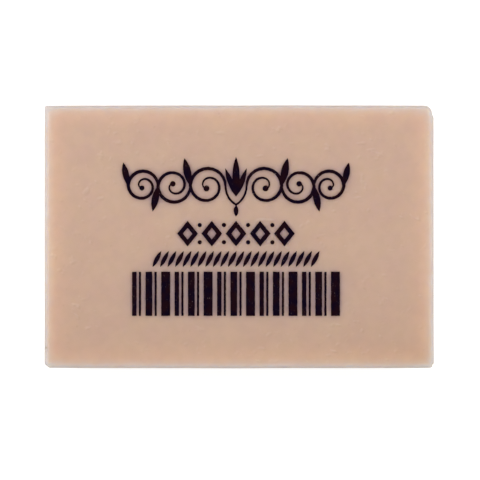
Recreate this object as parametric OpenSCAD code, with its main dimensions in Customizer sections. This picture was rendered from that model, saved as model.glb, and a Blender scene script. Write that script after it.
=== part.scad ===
// Gum eraser: one soft cast block, lying on its plain face, with a printed face on top.
// Length along X, width along Y, thickness up Z. The origin is the middle of the underside.

/* [Block] */
// Length of the block
block_l = 50; // [44:0.5:70]
// Width of the block
block_w = 33.8; // [30:0.2:48]
// Thickness of the block
block_h = 12; // [6:0.5:25]
// Rounding along every edge of the top and the underside
edge_r = 0.7; // [0.4:0.1:1]
// Rounding of the crisp upright corners
crisp_r = 0.25; // [0.1:0.05:0.35]

/* [Wear] */
// Radius of the upright corner at the back right, rubbed round
round_r = 1; // [1:0.1:2.5]
// How much further the rubbing goes down the right edge than along the back one
round_long = 0.75; // [0:0.05:1.5]
// Size of the sloping facet worn on the top of the back left corner
facet = 0.9; // [0.2:0.1:2]
// Slanted cut down the front left corner, along the length
cut_x = 0.6; // [0.1:0.05:1.5]
// Slanted cut down the front left corner, along the width
cut_y = 0.5; // [0.1:0.05:1.5]
// Step chipped out of the front right corner, along the length
chip_x = 0.25; // [0.1:0.05:1]
// Step chipped out of the front right corner, along the width
chip_y = 0.5; // [0.1:0.05:1]
// Diameter of the nick in the left edge
nick_d = 0.5; // [0.3:0.1:1]

/* [Print] */
// Thickness of the ink on the top face
ink_t = 0.04; // [0.02:0.01:0.1]
// Middle of the print, to the right of the middle of the block
print_x = -0.4; // [-3:0.1:3]
// Middle of the print, towards the back from the middle of the block
print_y = 0.1; // [-1.5:0.1:1.5]
// Height of the largest scroll in the leaf scroll band
scroll_h = 4.5; // [3:0.1:4.6]
// Scrolls on each side of the middle leaves
scroll_n = 3; // [1:1:4]
// Lozenges in the second row
lozenge_n = 5; // [3:2:9]
// Leaves in the rope border, the third row
rope_n = 22; // [8:1:28]
// Height of the bars, the lowest row
bar_h = 5.65; // [3:0.05:6]
// Groups of bars
bar_groups = 5; // [2:1:5]

/* [Hidden] */
$fn = 32;
gum_colour = [0.80, 0.67, 0.59];
ink_colour = [0.10, 0.06, 0.10];

// The outer faces of the block, left and right, front and back
end_x = block_l / 2;
side_y = block_w / 2;
// The rubbed corner leans in by this much where it meets the back edge
round_lean = round_long / 5;
// Where the nick sits along the left edge, from the front
nick_y = 2.75;
// How deep the cutters of the chip and the nick run past the faces
past = 1;

// Rows of the print, from its middle: leaf scrolls, lozenges, rope border, bars
scroll_row_y = 6.4;
lozenge_row_y = 0.3;
rope_row_y = -2.95;
bar_row_y = -7.4;

// Leaf scrolls: each scroll is this much of the one before it
scroll_shrink = 0.92;
// A scroll's line turns this far, and keeps this part of its radius at its eye
scroll_turn = 600;
eye_part = 0.16;
scroll_steps = 40;
// Width of a scroll's line where it starts and ends, and what it swells by between
line_start_w = 0.27;
line_end_w = 0.18;
line_swell = 0.19;
bud_part = 0.17;
// The leaf at each joint of two scrolls, against the scroll's radius
leaf_part = 1.62;
leaf_slim = 0.27;
leaf_lean = 12;
// The middle: two stems that part from a foot, and three leaves between them
middle_half = 1.35;
foot_y = -2.4;
middle_leaf_y = -1.35;
middle_leaf_l = 5.1;
middle_leaf_w = 0.95;
middle_side_part = 0.76;
middle_lean = 21;
foot_leaf_l = 1.5;
foot_leaf_w = 0.6;
stem_steps = 8;

// Lozenges
lozenge_pitch = 3.1;
lozenge_w = 2.65;
lozenge_h = 3.3;
lozenge_open = 0.45;
lozenge_dot_r = 0.27;

// Rope border
rope_pitch = 0.965;
rope_leaf_l = 2.35;
rope_leaf_w = 0.56;
rope_lean = 62;

// Bars: one plain rhythm of widths, in modules, repeated group by group
bar_module = 0.286;
bar_rhythm = [2, 1, 3, 1, 4];
gap_rhythm = [1, 2, 1, 2, 2];

function sum_to(list, count) = count <= 0 ? 0 : list[count - 1] + sum_to(list, count - 1);
function middle_of(count, i) = i - (count - 1) / 2;

// ---------- The block ----------

// A disc with a fully rounded rim, tangent to the two outer faces of one corner: with a
// radius of edge_r it is a ball. It is turned from a half circle, so that its poles and its
// equator lie exactly on the outer faces.
// side is the corner's sign in x and y, inset the extra distance from each face.
module edge_disc(side, inset, z, radius = edge_r) {
    translate([
        side[0] * (end_x - inset[0] - radius),
        side[1] * (side_y - inset[1] - radius),
        z
    ])
        rotate_extrude()
            intersection() {
                translate([radius - edge_r, 0])
                    circle(r = edge_r);
                translate([0, -edge_r])
                    square([radius, 2 * edge_r]);
            }
}

// A crisp upright corner line, between the roundings of the top and the underside
module upright(side, inset) {
    translate([
        side[0] * (end_x - inset[0] - crisp_r),
        side[1] * (side_y - inset[1] - crisp_r),
        edge_r
    ])
        cylinder(r = crisp_r, h = block_h - 2 * edge_r);
}

module block_body() {
    low = edge_r;
    high = block_h - edge_r;
    back_left = [-1, 1];
    back_right = [1, 1];
    front_left = [-1, -1];
    front_right = [1, -1];
    hull() {
        // Back left: square upright, with a facet worn on its top
        upright(back_left, [0, 0]);
        edge_disc(back_left, [0, 0], low);
        edge_disc(back_left, [facet, 0], high);
        edge_disc(back_left, [0, facet], high);
        // Back right: rubbed round from top to bottom, and further down the right edge
        for (z = [low, high]) {
            edge_disc(back_right, [round_lean, 0], z, round_r);
            edge_disc(back_right, [0, round_long], z, round_r);
        }
        // Front left: a slanted cut from top to bottom
        upright(front_left, [cut_x, 0]);
        upright(front_left, [0, cut_y]);
        for (z = [low, high]) {
            edge_disc(front_left, [cut_x, 0], z);
            edge_disc(front_left, [0, cut_y], z);
        }
        // Front right: square upright
        upright(front_right, [0, 0]);
        edge_disc(front_right, [0, 0], low);
        edge_disc(front_right, [0, 0], high);
    }
}

// The step chipped out of the front right corner, from top to bottom
module chip_cutter() {
    translate([end_x - chip_x, -side_y - past, -past])
        cube([chip_x + past, chip_y + past, block_h + 2 * past]);
}

// The small nick in the rounded left edge of the top
module nick_cutter() {
    translate([-end_x, -side_y + nick_y, block_h - edge_r])
        rotate([90, 0, 0])
            cylinder(d = nick_d, h = nick_d, center = true);
}

module gum_block() {
    color(gum_colour)
        difference() {
            block_body();
            chip_cutter();
            nick_cutter();
        }
}

// ---------- The printed shapes, drawn flat ----------

// A pointed leaf along X, from the origin outwards
module leaf(length, width) {
    arc_r = (pow(length / 2, 2) + pow(width / 2, 2)) / width;
    offset_y = arc_r - width / 2;
    translate([length / 2, 0])
        intersection() {
            translate([0, offset_y])
                circle(r = arc_r, $fn = 64);
            translate([0, -offset_y])
                circle(r = arc_r, $fn = 64);
        }
}

module lozenge(width, height) {
    polygon([[-width / 2, 0], [0, -height / 2], [width / 2, 0], [0, height / 2]]);
}

// A scroll keeps its full radius for half a turn and then winds in evenly.
// t runs from 0 at its start to 1 at its eye.
half_turn = 180 / scroll_turn;
function scroll_r(t) = 1 - (1 - eye_part) * max(0, t - half_turn) / (1 - half_turn);
function line_w(t) = line_start_w + (line_end_w - line_start_w) * t + line_swell * sin(180 * sqrt(t));
function scroll_point(t, radius, out) = let (
        a = 180 - t * scroll_turn,
        r = radius * scroll_r(t) + out * line_w(t) / 2
    ) [r * cos(a), r * sin(a)];

// One scroll: a line that rises over its top from the left and winds in to a bud
module scroll(radius) {
    outer = [for (i = [0:scroll_steps]) scroll_point(i / scroll_steps, radius, 1)];
    inner = [for (i = [scroll_steps:-1:0]) scroll_point(i / scroll_steps, radius, -1)];
    polygon(concat(outer, inner));
    translate(scroll_point(1, radius, 0))
        circle(r = radius * bud_part);
}

// The stem from the foot in the middle up to the start of the first scroll:
// an arc that is upright where it meets the scroll
module stem() {
    bend = 2 * atan2(middle_half, -foot_y);
    bend_r = -foot_y / sin(bend);
    down = [for (i = [0:stem_steps]) [cos(bend * i / stem_steps), -sin(bend * i / stem_steps)]];
    outer = [for (i = [0:stem_steps]) (bend_r + line_start_w / 2) * down[i]];
    inner = [for (i = [stem_steps:-1:0]) (bend_r - line_start_w / 2) * down[i]];
    translate([middle_half - bend_r, 0])
        polygon(concat(outer, inner));
}

function scroll_radius(k) = scroll_h / 2 * pow(scroll_shrink, k);
function scroll_radii() = [for (k = [0:scroll_n - 1]) scroll_radius(k)];
function scroll_x(k) = middle_half + 2 * sum_to(scroll_radii(), k) + scroll_radius(k);

// The scrolls of one half, over and under in turn, with a leaf at each joint
module scroll_half() {
    stem();
    for (k = [0:scroll_n - 1]) {
        radius = scroll_radius(k);
        flip = k % 2;
        translate([scroll_x(k), 0])
            mirror([0, flip])
                scroll(radius);
        translate([scroll_x(k) + radius, 0])
            mirror([0, flip])
                rotate(90 - leaf_lean)
                    leaf(radius * leaf_part, radius * leaf_part * leaf_slim);
    }
}

module scroll_band() {
    for (side = [0, 1])
        mirror([side, 0])
            scroll_half();
    for (lean = [-1, 0, 1]) {
        part = lean == 0 ? 1 : middle_side_part;
        translate([0, middle_leaf_y])
            rotate(90 + lean * middle_lean)
                leaf(middle_leaf_l * part, middle_leaf_w * part);
    }
    translate([0, foot_y])
        rotate(-90)
            leaf(foot_leaf_l, foot_leaf_w);
}

module lozenge_row() {
    for (i = [0:lozenge_n - 1])
        translate([lozenge_pitch * middle_of(lozenge_n, i), 0])
            difference() {
                lozenge(lozenge_w, lozenge_h);
                lozenge(lozenge_w * lozenge_open, lozenge_h * lozenge_open);
            }
    for (i = [0:lozenge_n - 2], up = [-1, 1])
        translate([lozenge_pitch * middle_of(lozenge_n - 1, i), up * lozenge_h / 3])
            circle(r = lozenge_dot_r);
}

module rope_border() {
    for (i = [0:rope_n - 1])
        translate([rope_pitch * middle_of(rope_n, i), 0])
            rotate(rope_lean)
                translate([-rope_leaf_l / 2, 0])
                    leaf(rope_leaf_l, rope_leaf_w);
}

module bar_row() {
    group_l = sum_to(bar_rhythm, len(bar_rhythm)) + sum_to(gap_rhythm, len(gap_rhythm));
    last_gap = gap_rhythm[len(gap_rhythm) - 1];
    row_l = bar_groups * group_l - last_gap;
    for (g = [0:bar_groups - 1], i = [0:len(bar_rhythm) - 1]) {
        start = g * group_l + sum_to(bar_rhythm, i) + sum_to(gap_rhythm, i);
        translate([bar_module * (start - row_l / 2), -bar_h / 2])
            square([bar_module * bar_rhythm[i], bar_h]);
    }
}

module face_print() {
    color(ink_colour)
        translate([print_x, print_y, block_h])
            linear_extrude(ink_t) {
                translate([0, scroll_row_y])
                    scroll_band();
                translate([0, lozenge_row_y])
                    lozenge_row();
                translate([0, rope_row_y])
                    rope_border();
                translate([0, bar_row_y])
                    bar_row();
            }
}

gum_block();
face_print();
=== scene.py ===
"""The looks of the gum eraser: a soft tan block of art gum with a dark print on its top face.

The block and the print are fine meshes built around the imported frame. The block's skin is where a
distance function is zero: a box with rounded edges, worn corners and small marks. The print keeps
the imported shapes, gets the slightly rough outline of ink on gum, and lies on the block's skin.
Lengths in the mesh code are in millimetres, and become metres when a mesh is made.
"""

import math

import bmesh
import bpy
import numpy as np
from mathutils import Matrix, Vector


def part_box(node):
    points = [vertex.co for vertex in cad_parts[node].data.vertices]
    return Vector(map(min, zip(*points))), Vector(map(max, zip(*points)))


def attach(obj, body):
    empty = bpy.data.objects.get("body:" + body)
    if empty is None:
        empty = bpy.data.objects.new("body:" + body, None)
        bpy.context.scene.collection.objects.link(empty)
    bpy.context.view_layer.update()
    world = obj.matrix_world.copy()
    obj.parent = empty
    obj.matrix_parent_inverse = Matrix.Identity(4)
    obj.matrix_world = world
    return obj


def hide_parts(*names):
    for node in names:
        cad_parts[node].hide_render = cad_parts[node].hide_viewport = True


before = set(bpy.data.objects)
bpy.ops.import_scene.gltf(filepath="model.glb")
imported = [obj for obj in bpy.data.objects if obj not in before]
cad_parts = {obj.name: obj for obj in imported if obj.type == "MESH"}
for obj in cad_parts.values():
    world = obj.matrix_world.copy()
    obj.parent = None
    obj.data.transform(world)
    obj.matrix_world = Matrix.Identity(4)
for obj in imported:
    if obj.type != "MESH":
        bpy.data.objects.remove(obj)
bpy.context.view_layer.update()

MM = 0.001

# The block's box, from the frame
BLOCK_LOW, BLOCK_HIGH = (np.array(corner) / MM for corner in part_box("gum_block"))
HALF_L, HALF_W = (BLOCK_HIGH - BLOCK_LOW)[:2] / 2
HEIGHT = BLOCK_HIGH[2]

# A pair of numbers named ..._FADE is two depths below the top face: none of it is left at the
# first, and all of it is there at the second.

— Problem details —
Extract from the listing above the lines between the line containing "row_l = bar_groups * group_l - last_gap;" and the line containing "points = [vertex.co", keeping both of those lines. Output nothing else.

— Full solution —
    row_l = bar_groups * group_l - last_gap;
    for (g = [0:bar_groups - 1], i = [0:len(bar_rhythm) - 1]) {
        start = g * group_l + sum_to(bar_rhythm, i) + sum_to(gap_rhythm, i);
        translate([bar_module * (start - row_l / 2), -bar_h / 2])
            square([bar_module * bar_rhythm[i], bar_h]);
    }
}

module face_print() {
    color(ink_colour)
        translate([print_x, print_y, block_h])
            linear_extrude(ink_t) {
                translate([0, scroll_row_y])
                    scroll_band();
                translate([0, lozenge_row_y])
                    lozenge_row();
                translate([0, rope_row_y])
                    rope_border();
                translate([0, bar_row_y])
                    bar_row();
            }
}

gum_block();
face_print();
=== scene.py ===
"""The looks of the gum eraser: a soft tan block of art gum with a dark print on its top face.

The block and the print are fine meshes built around the imported frame. The block's skin is where a
distance function is zero: a box with rounded edges, worn corners and small marks. The print keeps
the imported shapes, gets the slightly rough outline of ink on gum, and lies on the block's skin.
Lengths in the mesh code are in millimetres, and become metres when a mesh is made.
"""

import math

import bmesh
import bpy
import numpy as np
from mathutils import Matrix, Vector


def part_box(node):
    points = [vertex.co for vertex in cad_parts[node].data.vertices]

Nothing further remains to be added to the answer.